Rows from a 3D modeling dataset:
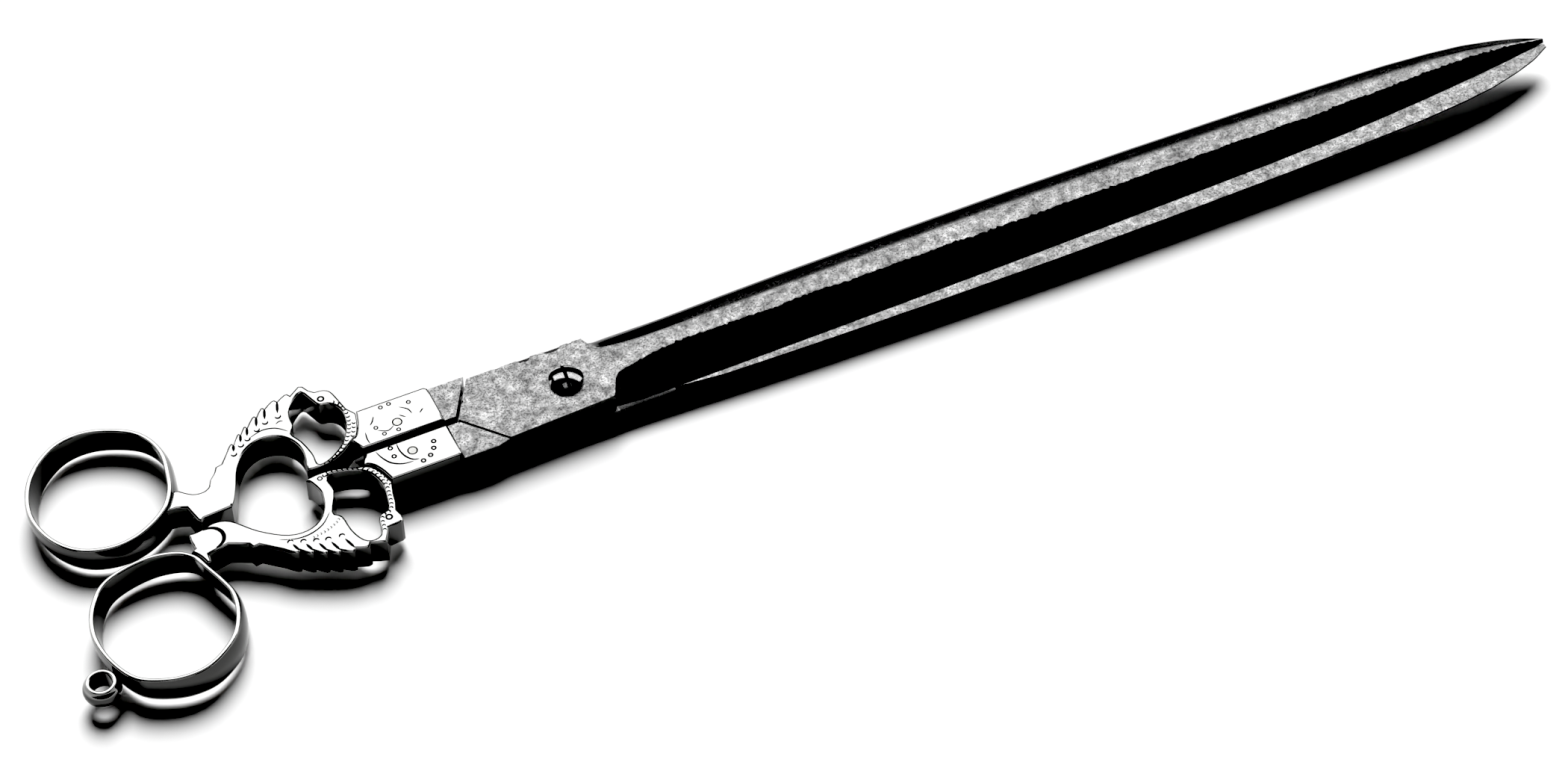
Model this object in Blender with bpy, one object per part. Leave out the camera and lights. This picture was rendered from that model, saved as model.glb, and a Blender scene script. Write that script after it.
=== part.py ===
"""Fabric shears: two half-lapped steel blades on a pivot screw, with cast bird handles and ring bands.

Lengths are written in millimetres and turned into metres as each mesh is made. The pivot axis is Z, the
closed blades point along +X, and Z = 0 is the face of the pivot nut that the shears rest on. The thumb
half lies on top and has its handle on the -Y side; the finger half lies below, with its handle on +Y.
"""

import math

import bmesh
import bpy
from mathutils import Matrix, Vector

MM = 0.001

# Blades and lap joint.
BLADE_LENGTH = 260.0  # pivot axis to tip
BACK_WIDTH = 12.0  # centre line to the back of the blade, at its widest
EDGE_WIDTH = 9.2  # centre line to the cutting edge, at the heel
HALF_THICKNESS = 3.4  # steel of one half, at the lap joint
TIP_THICKNESS = 0.9
EDGE_THICKNESS = 0.25
PLATE_REAR = 26.0  # pivot axis back to the point of the lap
PLATE_FRONT = 8.0  # pivot axis forward to the shoulder of the blade
PLATE_BACK_SIDE = 10.3  # centre line to the plate's sides
PLATE_EDGE_SIDE = 8.7
HEEL_FLARE = 1.0  # the plate's edge side widens this much towards the shank
LAP_SLANT = 6.0  # how far the shoulder of the lap leans forward
SHANK_WIDTH = 10.1
SHANK_STEP = 0.4  # the shank lies this much below the plate

# Pivot.
PIVOT_RADIUS = 2.6
HEAD_RADIUS = 3.95
HEAD_WALL = 0.8
HEAD_HEIGHT = 2.0
SLOT_WIDTH = 0.8
SLOT_DEPTH = 1.0
SLOT_TURN = math.radians(-8)
WASHER_RADIUS = 5.6
WASHER_THICKNESS = 0.4
NUT_ACROSS_FLATS = 9.0
NUT_THICKNESS = 1.5

# Ferrules and tangs. The slit runs between the two handles, from the centre line to each of them.
THUMB_SLIT = 0.45
THUMB_WIDTH = 9.5
FINGER_SLIT = 1.05
FINGER_WIDTH = 10.8
FERRULE_FRONT = 29.0  # pivot axis back to the mouth of the ferrule
FERRULE_LENGTH = 16.8
FERRULE_HEIGHT = 7.7
FERRULE_CORNER = 0.7
TANG_LENGTH = 13.5
TANG_WIDTH = 5.6
TANG_THICKNESS = 3.4
TANG_INSET = 1.3  # the ferrule's inner face to the tang
PIN_RADIUS = 0.9
PIN_SETBACK = 9.7  # mouth of the ferrule back to the pin

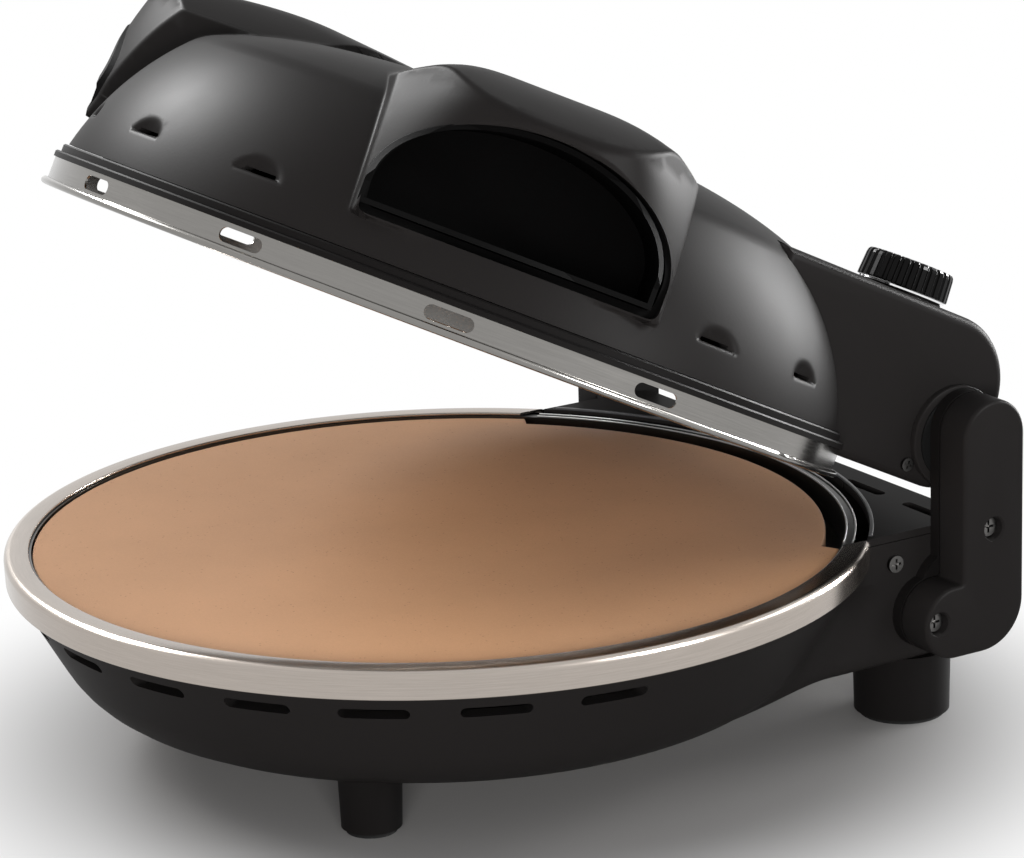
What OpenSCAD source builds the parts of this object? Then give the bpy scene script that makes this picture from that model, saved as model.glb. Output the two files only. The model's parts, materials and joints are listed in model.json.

Requirements
Collect each line containing the string "scene".

Answer for this exercise
Model this object in Blender with bpy, one object per part. Leave out the camera and lights. This picture was rendered from that model, saved as model.glb, and a Blender scene script. Write that script after it.
What OpenSCAD source builds the parts of this object? Then give the bpy scene script that makes this picture from that model, saved as model.glb. Output the two files only. The model's parts, materials and joints are listed in model.json.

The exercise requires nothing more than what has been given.